### EXERCISE INSTRUCTIONS
Extract exactly the run of lines starting at the line that holds "Model this object" and ending at the line that holds "VERTICAL_AXIS = -2", both included.

[Records with modeling code]

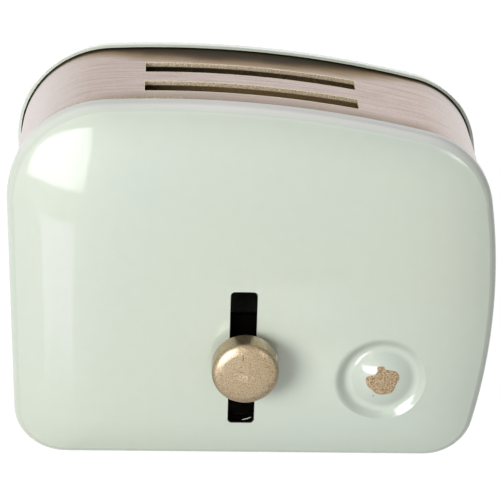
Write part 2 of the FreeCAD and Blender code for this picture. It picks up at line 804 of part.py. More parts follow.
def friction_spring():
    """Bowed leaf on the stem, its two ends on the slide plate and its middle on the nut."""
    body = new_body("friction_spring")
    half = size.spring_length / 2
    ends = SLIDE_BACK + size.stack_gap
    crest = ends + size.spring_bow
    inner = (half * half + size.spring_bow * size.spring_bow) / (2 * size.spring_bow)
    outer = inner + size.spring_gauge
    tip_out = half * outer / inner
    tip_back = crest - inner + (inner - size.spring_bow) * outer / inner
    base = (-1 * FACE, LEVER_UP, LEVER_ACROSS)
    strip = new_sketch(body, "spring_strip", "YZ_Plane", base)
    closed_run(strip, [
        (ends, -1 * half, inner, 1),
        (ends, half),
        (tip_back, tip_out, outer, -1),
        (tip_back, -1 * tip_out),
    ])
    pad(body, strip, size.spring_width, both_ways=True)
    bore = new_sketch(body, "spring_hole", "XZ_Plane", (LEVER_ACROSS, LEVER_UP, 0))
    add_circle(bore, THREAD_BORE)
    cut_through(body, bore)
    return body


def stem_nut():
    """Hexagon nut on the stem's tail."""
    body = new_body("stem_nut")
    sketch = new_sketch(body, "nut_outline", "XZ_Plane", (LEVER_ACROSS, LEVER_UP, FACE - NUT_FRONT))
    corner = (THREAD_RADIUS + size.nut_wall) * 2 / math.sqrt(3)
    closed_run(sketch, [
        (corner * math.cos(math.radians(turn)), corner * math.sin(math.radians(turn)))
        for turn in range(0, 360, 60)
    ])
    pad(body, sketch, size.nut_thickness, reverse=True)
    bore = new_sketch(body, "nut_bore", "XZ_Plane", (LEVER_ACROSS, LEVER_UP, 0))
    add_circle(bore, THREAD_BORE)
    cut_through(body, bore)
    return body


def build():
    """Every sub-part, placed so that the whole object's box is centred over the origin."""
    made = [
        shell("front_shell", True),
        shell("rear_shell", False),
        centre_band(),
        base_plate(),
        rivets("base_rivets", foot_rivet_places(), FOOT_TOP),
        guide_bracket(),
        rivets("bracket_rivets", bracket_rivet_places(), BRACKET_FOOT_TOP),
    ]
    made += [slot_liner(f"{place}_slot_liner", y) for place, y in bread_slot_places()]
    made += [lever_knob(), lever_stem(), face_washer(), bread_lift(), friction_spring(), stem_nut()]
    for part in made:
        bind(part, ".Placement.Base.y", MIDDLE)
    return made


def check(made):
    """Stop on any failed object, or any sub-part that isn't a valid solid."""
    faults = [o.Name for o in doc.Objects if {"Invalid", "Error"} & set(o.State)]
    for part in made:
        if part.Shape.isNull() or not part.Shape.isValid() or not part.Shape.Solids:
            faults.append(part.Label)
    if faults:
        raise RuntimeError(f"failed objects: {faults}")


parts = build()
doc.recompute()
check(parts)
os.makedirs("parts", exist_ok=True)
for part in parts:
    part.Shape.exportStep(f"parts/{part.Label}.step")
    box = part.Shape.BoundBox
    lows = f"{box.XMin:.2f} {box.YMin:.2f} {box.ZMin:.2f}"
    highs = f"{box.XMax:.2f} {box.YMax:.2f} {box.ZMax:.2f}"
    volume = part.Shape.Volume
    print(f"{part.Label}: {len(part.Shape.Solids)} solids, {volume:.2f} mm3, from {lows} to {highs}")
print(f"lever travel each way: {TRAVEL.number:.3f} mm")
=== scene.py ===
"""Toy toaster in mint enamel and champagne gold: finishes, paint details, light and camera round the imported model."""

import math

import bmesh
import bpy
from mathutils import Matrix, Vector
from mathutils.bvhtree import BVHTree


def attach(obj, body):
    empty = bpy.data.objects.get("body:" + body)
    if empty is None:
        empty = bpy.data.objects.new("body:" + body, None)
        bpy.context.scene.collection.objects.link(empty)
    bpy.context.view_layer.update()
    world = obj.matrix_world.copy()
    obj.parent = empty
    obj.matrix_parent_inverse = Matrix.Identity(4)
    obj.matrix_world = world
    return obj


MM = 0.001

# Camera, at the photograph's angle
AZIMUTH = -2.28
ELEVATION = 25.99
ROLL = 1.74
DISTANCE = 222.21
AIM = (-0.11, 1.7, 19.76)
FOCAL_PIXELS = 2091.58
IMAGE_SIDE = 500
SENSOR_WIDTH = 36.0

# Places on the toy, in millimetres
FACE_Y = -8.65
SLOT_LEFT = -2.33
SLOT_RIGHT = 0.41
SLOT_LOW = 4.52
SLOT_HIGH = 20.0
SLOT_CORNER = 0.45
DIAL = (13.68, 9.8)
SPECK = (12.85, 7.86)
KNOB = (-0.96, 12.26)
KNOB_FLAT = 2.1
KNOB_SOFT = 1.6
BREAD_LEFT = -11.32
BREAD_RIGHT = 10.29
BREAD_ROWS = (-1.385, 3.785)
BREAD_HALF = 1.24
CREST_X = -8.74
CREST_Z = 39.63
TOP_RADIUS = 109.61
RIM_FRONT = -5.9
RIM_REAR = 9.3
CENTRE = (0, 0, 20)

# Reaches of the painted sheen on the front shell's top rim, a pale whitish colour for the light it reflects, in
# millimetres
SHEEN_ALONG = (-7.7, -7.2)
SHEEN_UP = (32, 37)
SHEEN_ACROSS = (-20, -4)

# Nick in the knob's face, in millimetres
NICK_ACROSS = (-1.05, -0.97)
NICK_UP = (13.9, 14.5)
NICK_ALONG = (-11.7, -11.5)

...

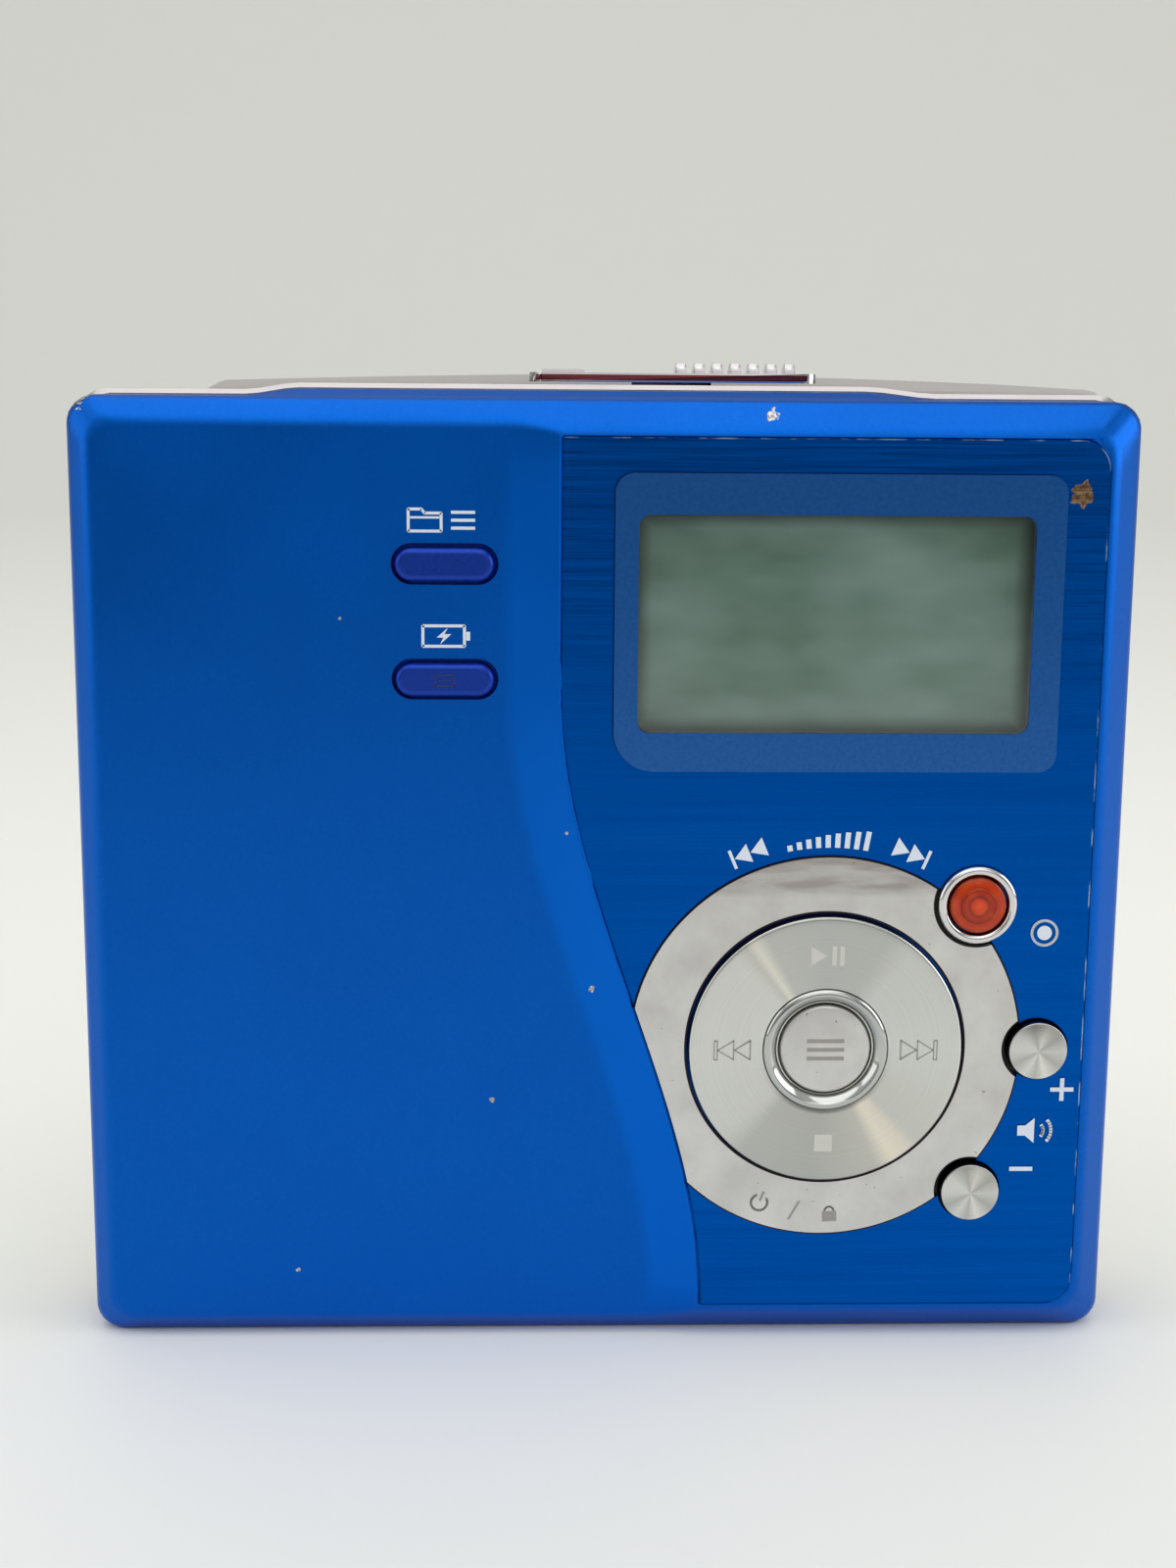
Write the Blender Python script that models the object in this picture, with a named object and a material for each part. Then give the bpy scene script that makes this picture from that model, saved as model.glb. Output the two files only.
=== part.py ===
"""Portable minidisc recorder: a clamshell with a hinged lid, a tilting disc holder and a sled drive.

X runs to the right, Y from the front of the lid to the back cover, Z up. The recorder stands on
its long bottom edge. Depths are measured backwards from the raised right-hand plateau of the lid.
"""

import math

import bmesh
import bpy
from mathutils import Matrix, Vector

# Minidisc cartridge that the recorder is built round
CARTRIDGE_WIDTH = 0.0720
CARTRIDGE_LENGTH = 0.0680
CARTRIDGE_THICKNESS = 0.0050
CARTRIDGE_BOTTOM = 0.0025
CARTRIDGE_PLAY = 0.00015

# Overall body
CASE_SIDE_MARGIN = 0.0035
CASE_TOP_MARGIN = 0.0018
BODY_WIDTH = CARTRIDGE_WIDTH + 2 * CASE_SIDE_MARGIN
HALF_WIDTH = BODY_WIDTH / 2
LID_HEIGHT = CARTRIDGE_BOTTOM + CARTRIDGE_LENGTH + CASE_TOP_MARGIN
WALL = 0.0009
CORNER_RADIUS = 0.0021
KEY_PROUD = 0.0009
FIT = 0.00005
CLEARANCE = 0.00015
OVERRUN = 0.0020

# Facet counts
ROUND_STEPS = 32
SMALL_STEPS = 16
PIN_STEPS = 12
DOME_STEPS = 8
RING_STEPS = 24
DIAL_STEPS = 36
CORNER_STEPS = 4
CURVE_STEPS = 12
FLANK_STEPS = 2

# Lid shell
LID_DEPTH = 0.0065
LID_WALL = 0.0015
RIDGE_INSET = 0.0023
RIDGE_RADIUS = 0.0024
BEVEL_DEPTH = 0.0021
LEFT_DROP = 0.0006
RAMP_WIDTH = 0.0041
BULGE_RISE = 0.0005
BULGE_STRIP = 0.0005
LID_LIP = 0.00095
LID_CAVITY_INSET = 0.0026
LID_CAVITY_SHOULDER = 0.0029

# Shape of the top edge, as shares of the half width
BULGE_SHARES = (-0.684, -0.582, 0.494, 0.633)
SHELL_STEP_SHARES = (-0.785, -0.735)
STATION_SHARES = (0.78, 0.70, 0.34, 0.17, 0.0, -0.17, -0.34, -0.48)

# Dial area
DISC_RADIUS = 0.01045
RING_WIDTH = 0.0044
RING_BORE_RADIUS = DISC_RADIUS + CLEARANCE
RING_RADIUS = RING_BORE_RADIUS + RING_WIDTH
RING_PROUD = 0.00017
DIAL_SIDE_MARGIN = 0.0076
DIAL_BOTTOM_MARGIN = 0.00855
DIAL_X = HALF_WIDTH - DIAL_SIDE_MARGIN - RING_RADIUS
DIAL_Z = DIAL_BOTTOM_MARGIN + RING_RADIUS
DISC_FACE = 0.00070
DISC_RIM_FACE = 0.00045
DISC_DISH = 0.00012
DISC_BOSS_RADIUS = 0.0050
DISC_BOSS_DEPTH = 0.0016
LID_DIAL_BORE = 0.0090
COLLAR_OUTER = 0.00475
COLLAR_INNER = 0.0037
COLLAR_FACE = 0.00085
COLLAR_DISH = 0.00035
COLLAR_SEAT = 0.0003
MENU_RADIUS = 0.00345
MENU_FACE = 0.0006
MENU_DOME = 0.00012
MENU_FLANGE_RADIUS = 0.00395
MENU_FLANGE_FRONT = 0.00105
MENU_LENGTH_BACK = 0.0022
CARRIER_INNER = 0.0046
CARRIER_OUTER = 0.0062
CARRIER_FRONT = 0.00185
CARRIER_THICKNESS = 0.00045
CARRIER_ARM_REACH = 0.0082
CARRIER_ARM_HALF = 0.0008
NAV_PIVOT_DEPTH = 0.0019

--

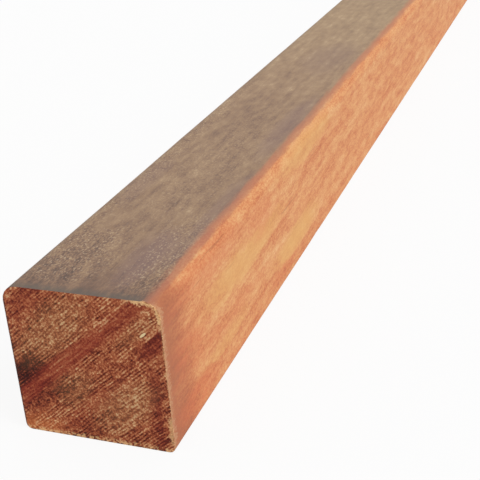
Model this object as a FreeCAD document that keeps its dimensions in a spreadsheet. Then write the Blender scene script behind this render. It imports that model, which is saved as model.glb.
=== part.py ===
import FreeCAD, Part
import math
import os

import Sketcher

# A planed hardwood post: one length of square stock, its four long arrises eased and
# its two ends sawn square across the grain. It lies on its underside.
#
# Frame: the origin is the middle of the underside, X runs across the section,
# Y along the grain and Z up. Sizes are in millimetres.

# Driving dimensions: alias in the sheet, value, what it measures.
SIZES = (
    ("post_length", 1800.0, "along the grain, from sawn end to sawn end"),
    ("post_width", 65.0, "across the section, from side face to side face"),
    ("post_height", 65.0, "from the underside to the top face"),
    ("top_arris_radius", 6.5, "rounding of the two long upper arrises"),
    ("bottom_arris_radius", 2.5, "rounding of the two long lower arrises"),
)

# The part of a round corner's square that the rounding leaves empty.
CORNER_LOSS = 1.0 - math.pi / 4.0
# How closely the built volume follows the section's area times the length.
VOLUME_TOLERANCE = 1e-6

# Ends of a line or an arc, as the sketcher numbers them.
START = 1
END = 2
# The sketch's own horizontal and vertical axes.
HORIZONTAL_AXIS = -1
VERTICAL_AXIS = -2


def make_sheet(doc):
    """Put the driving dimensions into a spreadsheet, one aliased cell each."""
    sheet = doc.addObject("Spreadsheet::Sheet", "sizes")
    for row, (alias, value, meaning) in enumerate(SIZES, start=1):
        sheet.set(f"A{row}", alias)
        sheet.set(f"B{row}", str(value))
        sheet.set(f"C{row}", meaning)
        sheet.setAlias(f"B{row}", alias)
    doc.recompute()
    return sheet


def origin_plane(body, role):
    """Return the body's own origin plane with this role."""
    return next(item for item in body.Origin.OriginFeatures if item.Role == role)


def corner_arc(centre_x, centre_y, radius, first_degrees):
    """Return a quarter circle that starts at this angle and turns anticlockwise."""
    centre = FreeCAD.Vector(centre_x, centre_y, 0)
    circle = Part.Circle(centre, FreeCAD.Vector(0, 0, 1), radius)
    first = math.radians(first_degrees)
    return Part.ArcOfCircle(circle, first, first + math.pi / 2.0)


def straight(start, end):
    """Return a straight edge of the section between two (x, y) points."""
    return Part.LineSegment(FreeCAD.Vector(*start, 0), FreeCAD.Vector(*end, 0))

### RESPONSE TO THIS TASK
Model this object as a FreeCAD document that keeps its dimensions in a spreadsheet. Then write the Blender scene script behind this render. It imports that model, which is saved as model.glb.
=== part.py ===
import FreeCAD, Part
import math
import os

import Sketcher

# A planed hardwood post: one length of square stock, its four long arrises eased and
# its two ends sawn square across the grain. It lies on its underside.
#
# Frame: the origin is the middle of the underside, X runs across the section,
# Y along the grain and Z up. Sizes are in millimetres.

# Driving dimensions: alias in the sheet, value, what it measures.
SIZES = (
    ("post_length", 1800.0, "along the grain, from sawn end to sawn end"),
    ("post_width", 65.0, "across the section, from side face to side face"),
    ("post_height", 65.0, "from the underside to the top face"),
    ("top_arris_radius", 6.5, "rounding of the two long upper arrises"),
    ("bottom_arris_radius", 2.5, "rounding of the two long lower arrises"),
)

# The part of a round corner's square that the rounding leaves empty.
CORNER_LOSS = 1.0 - math.pi / 4.0
# How closely the built volume follows the section's area times the length.
VOLUME_TOLERANCE = 1e-6

# Ends of a line or an arc, as the sketcher numbers them.
START = 1
END = 2
# The sketch's own horizontal and vertical axes.
HORIZONTAL_AXIS = -1
VERTICAL_AXIS = -2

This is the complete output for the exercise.